# Appealing a decision for Farm Assist - anyone any experience



## stopyethere (8 Aug 2011)

Having seen business simply fall of a cliff a couple of years ago, a relative of mine slowly wound down his trading activities and has gotten involved in farming. He applied for 'farm assist' which is a means tested benefit - the only benefit open to him.  He feels that he can - given a couple of years - get this enterprise operating to a point that it can bring in - at the very least - a modest yet viable income.  However, right now he needs that farm assist payment to keep his head above water.

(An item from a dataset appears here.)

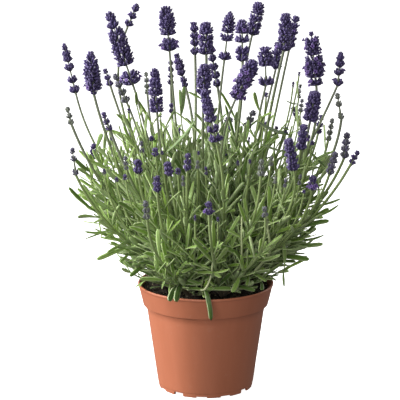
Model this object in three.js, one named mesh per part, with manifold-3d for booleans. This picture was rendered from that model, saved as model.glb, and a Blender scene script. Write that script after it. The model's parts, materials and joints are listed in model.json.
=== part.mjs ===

He received a decision on it - and despite the fact that he's having to borrow money from here and there to make ends meet, the assessment suggests that he will get a pittance each week.  There is no way that this reflects his current 'income'.  He intends to challenge the deciding officers decision via an appeal.  However, I am just wondering if anyone else has covered this ground already?  Also, does anyone know how they actually calculated his current weekly income - as they have not given a break-down of this?  Is he entitled to request this info prior to putting in his appeal?

Any background info that folks can provide on the subject would be very welcome.


----------



## gipimann (8 Aug 2011)

This leaflet from SW might be of help as it outlines the scheme and means test.

http://www.welfare.ie/EN/Publications/SW27/Pages/1WhatisFarmAssist.aspx


----------



## Black Sheep (9 Aug 2011)

Check the Dept's reply carefully against gipiman's info. If you find any mis-understandings between your application and the Departments Allowances, request a review with supporting documentation.

Only consider appeal when all other avenues have been exhausted
Appeals will take up to 9 months and the decision is final


----------



## jackswift (5 Nov 2011)

A new thing with the means testers is looking at peoples property to see if they can reduce their payment. I have heard of cases where the people applying have old inhabitable houses and the means tester puts a ridiculous value on the house saying that the house could be sold and they end up with a very low payment every week to live on.


----------



## gipimann (5 Nov 2011)

A property other than an applicant's home has always been assessable as means - the value of the property is determined by a valuation from an auctioneer, estate agent or valuer.

The means are then assessed as the capital value less any outstanding mortgage.


----------



## jackswift (5 Nov 2011)

In the cases I've seen it was mainly farm assist where the old house is in the middle of the yard and hasn't been lived in in years. The means tester took the liberty of valuing the house themselves.


----------